According to the Southern Poverty Law Center (SPLC), a non-profit organization that tracks hate groups and hate crimes, more than 300 incidents of “hateful harassment and intimidation” have been reported since Election Day. That is reportedly roughly the amount they usually see in a five to six-month period.
“Since Donald Trump won the election we’ve seen an alarming number of hate-based incidents occur throughout the nation, some of which are no doubt stemming from Trump’s hate-filled campaign,” read a statement from the SPLC sent to ThinkProgress. “We’ve collected more than 315 such incidents since the election — truly a frightening number.”
The 2016 election season had already seen unprecedented spikes in Islamophobia, anti-Semitism, and anti-immigrant fervor, but now experts saythe period following the election amounts to the worst surge of hateful violence since the aftermath of the September 11 terrorist attacks in 2001, when Muslim communities across the country were subject to record levels of assault, intimidation, and harassment.
The surge was corroborated by the Council on American-Islamic Relations (CAIR), which told USA Today that they have been inundated with reports of anti-Muslim vitriol.

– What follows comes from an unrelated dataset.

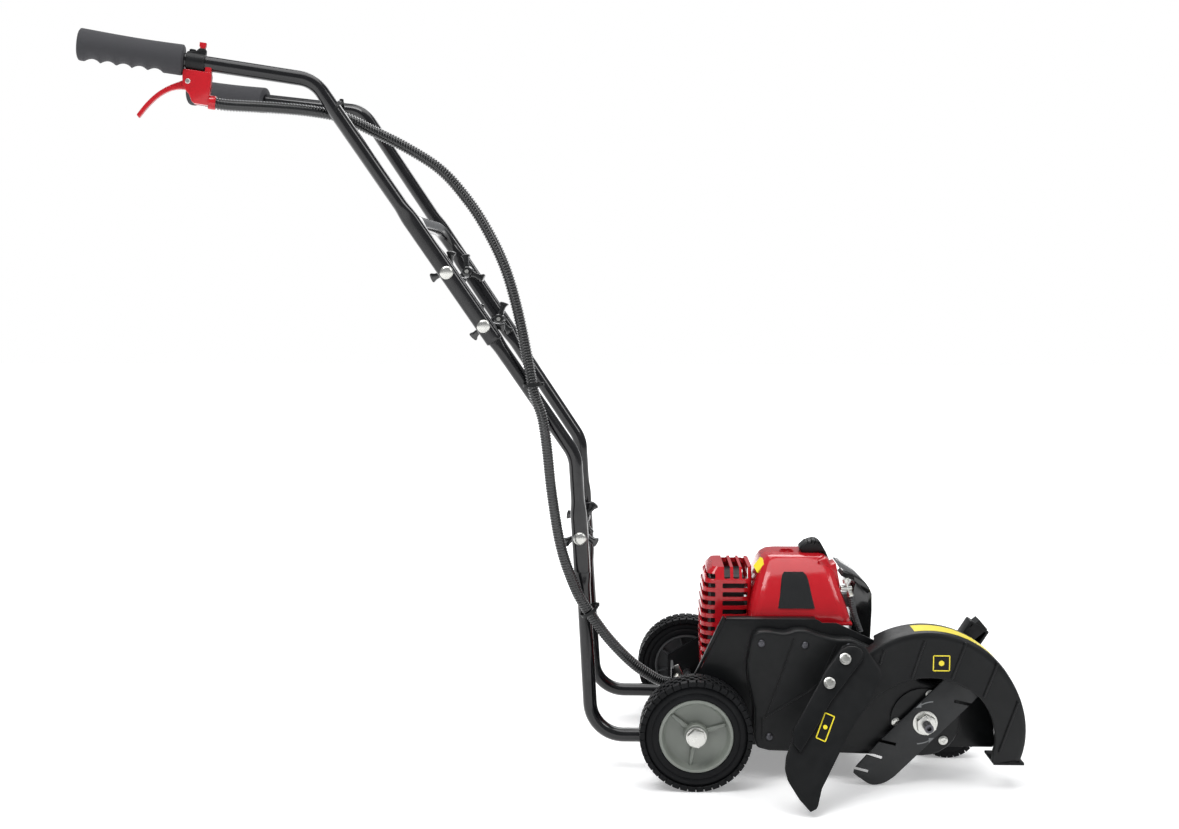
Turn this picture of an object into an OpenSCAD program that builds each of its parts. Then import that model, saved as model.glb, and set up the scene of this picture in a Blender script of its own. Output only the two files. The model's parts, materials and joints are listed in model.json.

“We already had been worse based on the fact that Donald Trump had mainstreamed Islamophobia … and this was just taking it off the charts,” Ibrahim Hooper, a CAIR spokesman, told USA Today.
According to SPLC data, the vast majority of the claims — roughly 100 — were classified as “anti-black” or “anti-immigrant.” The next highest percentage belonged to “anti-Muslim” incidents, of which more than 20 were reported since last Tuesday.